### EXERCISE
Quote the whole listing verbatim.

━━━━━ SUPPLIED DATA

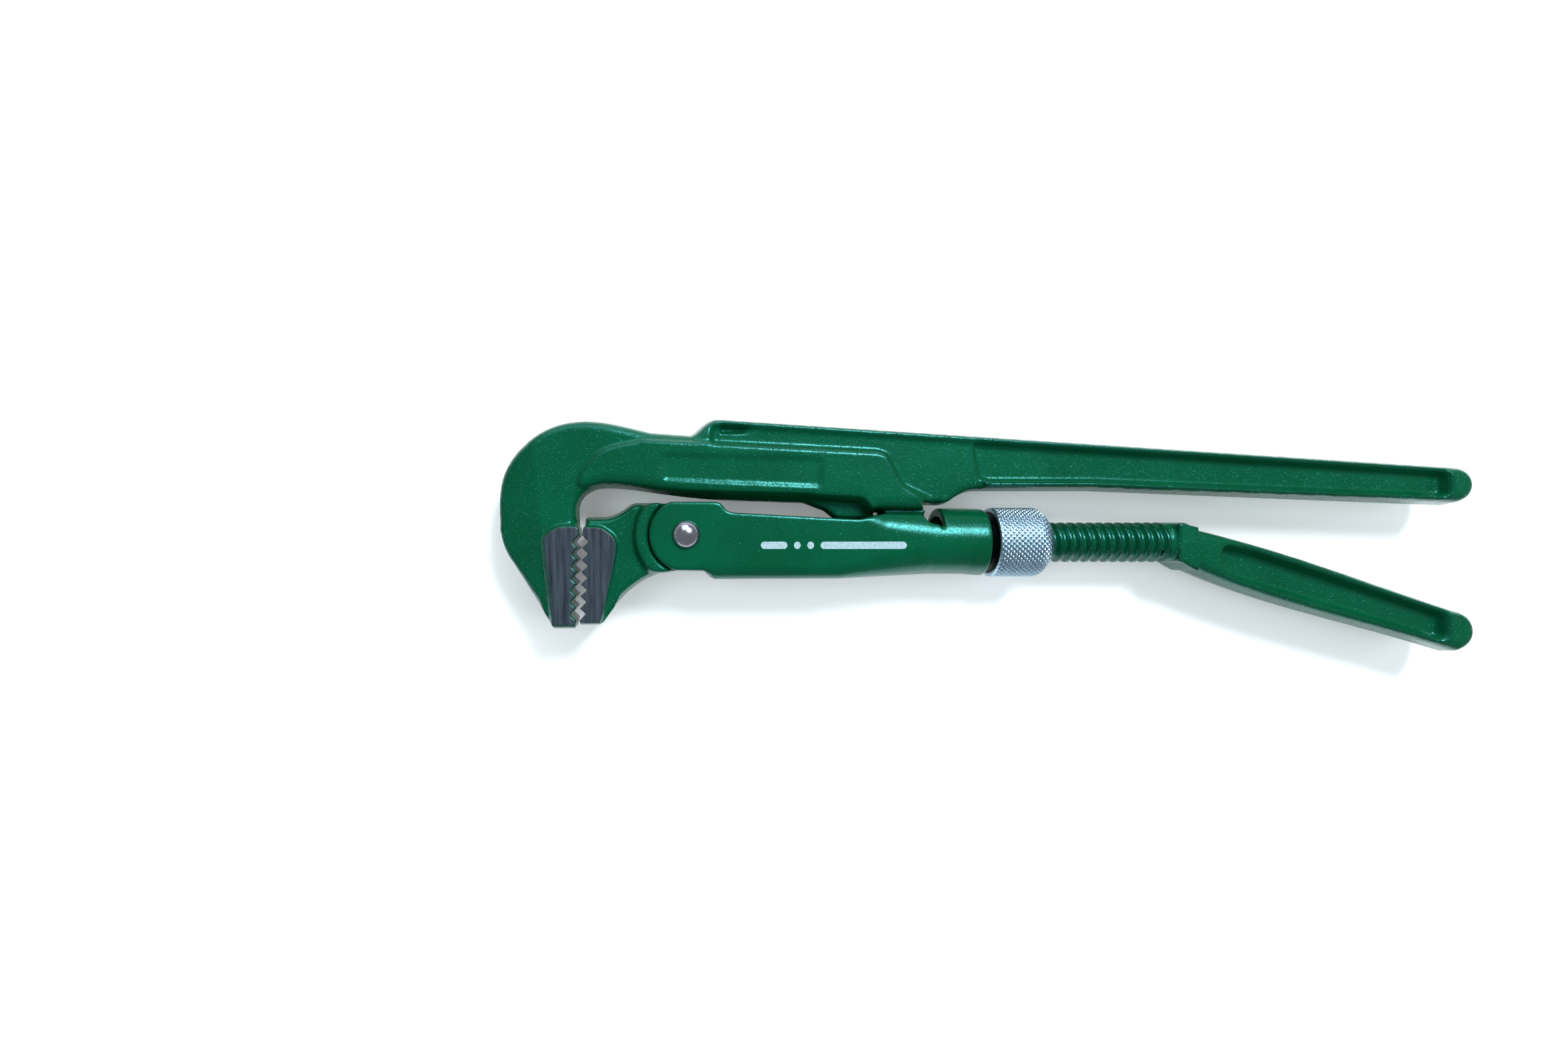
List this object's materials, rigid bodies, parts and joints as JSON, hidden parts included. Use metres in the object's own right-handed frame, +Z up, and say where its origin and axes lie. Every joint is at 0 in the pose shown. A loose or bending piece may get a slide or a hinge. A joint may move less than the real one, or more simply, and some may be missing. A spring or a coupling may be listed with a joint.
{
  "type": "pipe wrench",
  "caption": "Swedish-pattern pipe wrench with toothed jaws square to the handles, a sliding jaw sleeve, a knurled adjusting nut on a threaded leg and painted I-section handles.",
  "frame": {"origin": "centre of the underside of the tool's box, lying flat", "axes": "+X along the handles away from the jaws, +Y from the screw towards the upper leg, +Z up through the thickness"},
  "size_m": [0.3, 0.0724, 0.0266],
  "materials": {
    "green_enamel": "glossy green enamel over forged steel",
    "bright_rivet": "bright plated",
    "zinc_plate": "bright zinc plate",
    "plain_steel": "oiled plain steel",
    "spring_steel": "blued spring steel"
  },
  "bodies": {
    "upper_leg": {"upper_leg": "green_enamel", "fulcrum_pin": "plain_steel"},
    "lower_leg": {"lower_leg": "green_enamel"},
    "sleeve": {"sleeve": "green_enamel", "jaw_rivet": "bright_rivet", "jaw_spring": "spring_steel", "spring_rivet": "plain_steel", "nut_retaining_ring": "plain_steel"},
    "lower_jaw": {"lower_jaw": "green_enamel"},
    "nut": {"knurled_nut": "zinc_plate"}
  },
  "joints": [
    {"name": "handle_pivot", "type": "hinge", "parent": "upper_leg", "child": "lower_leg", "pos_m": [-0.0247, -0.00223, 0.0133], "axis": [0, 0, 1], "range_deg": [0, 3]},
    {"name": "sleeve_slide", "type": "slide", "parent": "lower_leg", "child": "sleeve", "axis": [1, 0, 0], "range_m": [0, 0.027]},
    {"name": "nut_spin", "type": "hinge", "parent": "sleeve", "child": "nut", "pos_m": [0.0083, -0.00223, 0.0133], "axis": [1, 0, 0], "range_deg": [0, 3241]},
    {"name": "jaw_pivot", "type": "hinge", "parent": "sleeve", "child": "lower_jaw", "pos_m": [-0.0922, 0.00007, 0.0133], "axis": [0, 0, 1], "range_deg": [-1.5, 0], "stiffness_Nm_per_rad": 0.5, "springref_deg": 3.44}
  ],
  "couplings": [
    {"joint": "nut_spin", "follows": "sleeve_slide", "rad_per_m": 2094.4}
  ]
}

━━━━━━━━━━

### FINISHED TASK
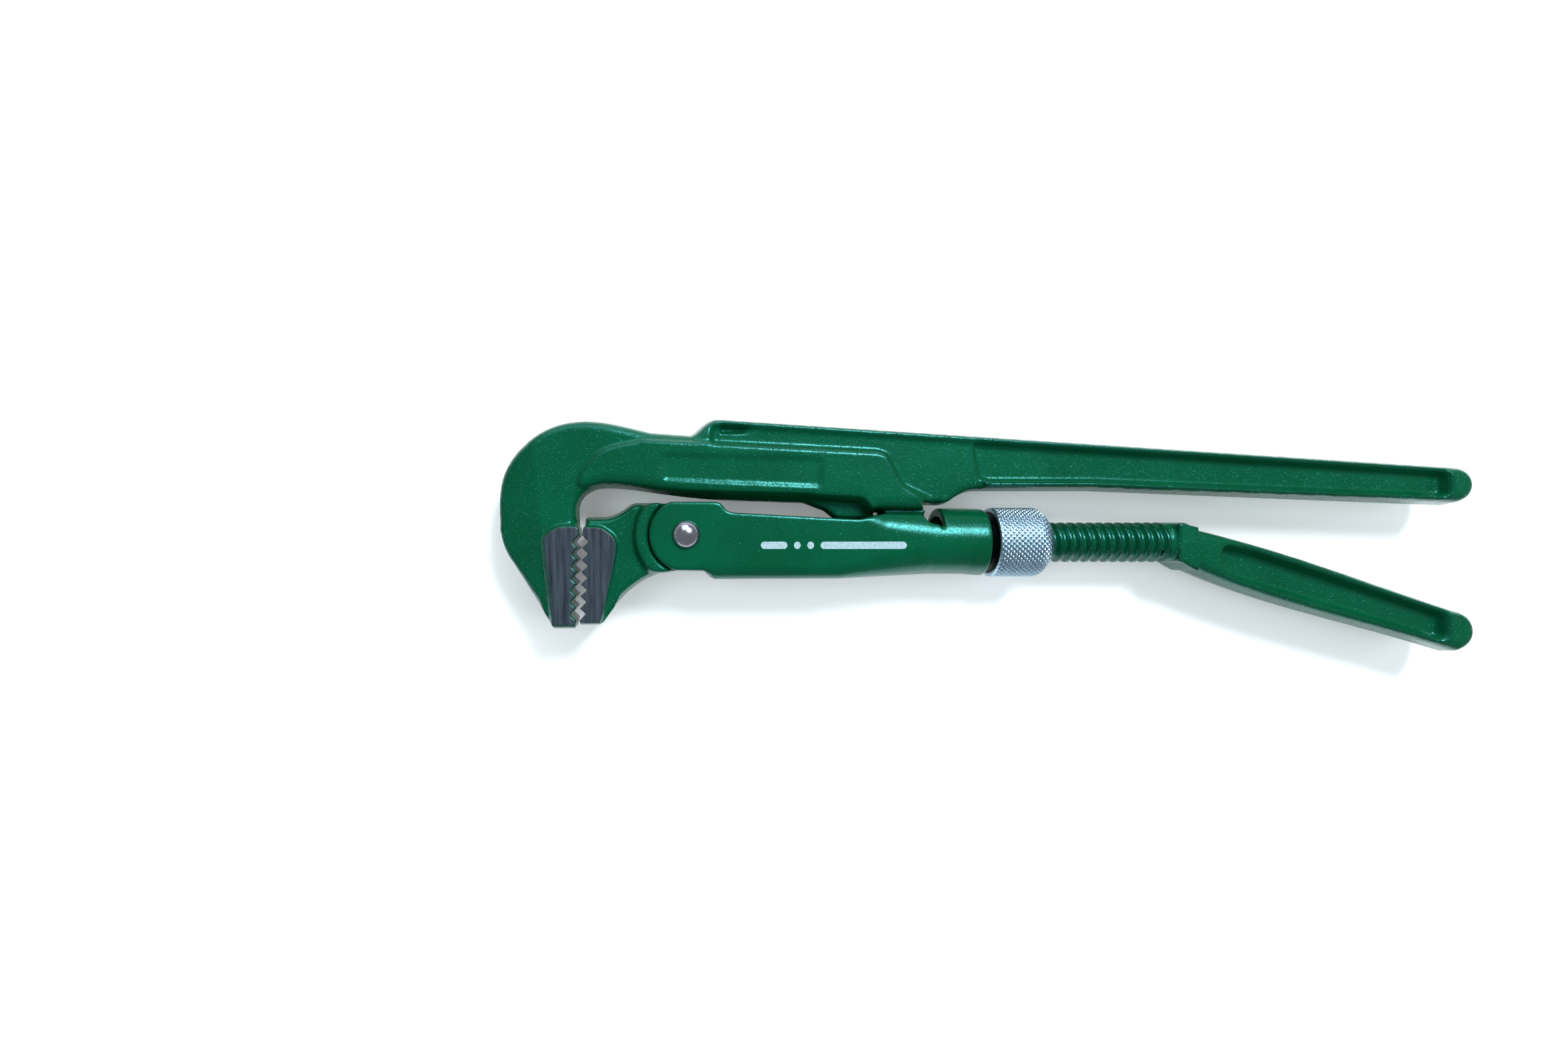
List this object's materials, rigid bodies, parts and joints as JSON, hidden parts included. Use metres in the object's own right-handed frame, +Z up, and say where its origin and axes lie. Every joint is at 0 in the pose shown. A loose or bending piece may get a slide or a hinge. A joint may move less than the real one, or more simply, and some may be missing. A spring or a coupling may be listed with a joint.
{
  "type": "pipe wrench",
  "caption": "Swedish-pattern pipe wrench with toothed jaws square to the handles, a sliding jaw sleeve, a knurled adjusting nut on a threaded leg and painted I-section handles.",
  "frame": {"origin": "centre of the underside of the tool's box, lying flat", "axes": "+X along the handles away from the jaws, +Y from the screw towards the upper leg, +Z up through the thickness"},
  "size_m": [0.3, 0.0724, 0.0266],
  "materials": {
    "green_enamel": "glossy green enamel over forged steel",
    "bright_rivet": "bright plated",
    "zinc_plate": "bright zinc plate",
    "plain_steel": "oiled plain steel",
    "spring_steel": "blued spring steel"
  },
  "bodies": {
    "upper_leg": {"upper_leg": "green_enamel", "fulcrum_pin": "plain_steel"},
    "lower_leg": {"lower_leg": "green_enamel"},
    "sleeve": {"sleeve": "green_enamel", "jaw_rivet": "bright_rivet", "jaw_spring": "spring_steel", "spring_rivet": "plain_steel", "nut_retaining_ring": "plain_steel"},
    "lower_jaw": {"lower_jaw": "green_enamel"},
    "nut": {"knurled_nut": "zinc_plate"}
  },
  "joints": [
    {"name": "handle_pivot", "type": "hinge", "parent": "upper_leg", "child": "lower_leg", "pos_m": [-0.0247, -0.00223, 0.0133], "axis": [0, 0, 1], "range_deg": [0, 3]},
    {"name": "sleeve_slide", "type": "slide", "parent": "lower_leg", "child": "sleeve", "axis": [1, 0, 0], "range_m": [0, 0.027]},
    {"name": "nut_spin", "type": "hinge", "parent": "sleeve", "child": "nut", "pos_m": [0.0083, -0.00223, 0.0133], "axis": [1, 0, 0], "range_deg": [0, 3241]},
    {"name": "jaw_pivot", "type": "hinge", "parent": "sleeve", "child": "lower_jaw", "pos_m": [-0.0922, 0.00007, 0.0133], "axis": [0, 0, 1], "range_deg": [-1.5, 0], "stiffness_Nm_per_rad": 0.5, "springref_deg": 3.44}
  ],
  "couplings": [
    {"joint": "nut_spin", "follows": "sleeve_slide", "rad_per_m": 2094.4}
  ]
}